Maybe became known for uttering some of the most original — and inscrutable — sports descriptions in the business. ”Your puny ballpark is too small to contain my gargantuan blasts. Bring me your finest meats and cheeses!” he once crowed when someone hit a home run during a baseball game.

”My premise is, I like words a lot more than sports,” Mayne told Entertainment Weekly in 1998. ”I’m not as big a sports nut as maybe I’m supposed to be.”

ESPN has over the last year tried to reshape its staffing structure for a new era. In November, the company disclosed it planned to eliminate 500 positions — 300 employees and 200 posts that were unfilled –in a bid to free up resources for streaming, digital and other kinds of video experiences designed for the new ways fans are engaging with sports.

ESPN has thrived for decades on the outsize fees it gets from cable and satellite distributors who carry its suite of sports networks.
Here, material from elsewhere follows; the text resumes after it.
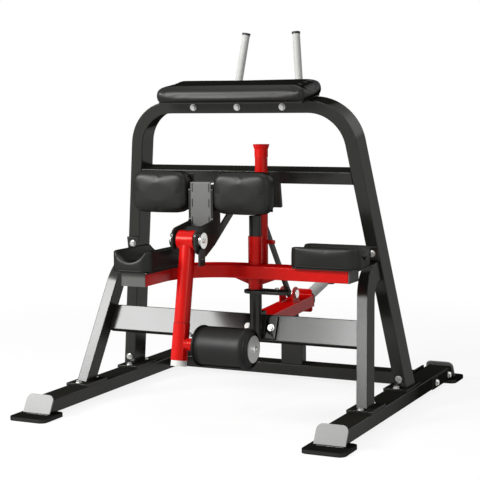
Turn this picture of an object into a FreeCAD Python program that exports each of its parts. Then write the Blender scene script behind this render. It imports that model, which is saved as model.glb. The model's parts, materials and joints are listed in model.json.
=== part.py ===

But as more fans cut their tether to traditional TV, linear networks are shedding subscribers. Even as that happens, the rights fees ESPN must pay to broadcast NFL games, NBA matches and MLB showdowns are steadily rising. ESPN recently struck a new decade-plus pact with the National Football League, for example, that calls for the company to pay an annual fee of $2.7 billion, compared with the $2 billion per year it was paying under the most recent agreement. And the company is placing more emphasis on its ESPN Plus broadband service, even moving some of its higher-value web content under its pay umbrella.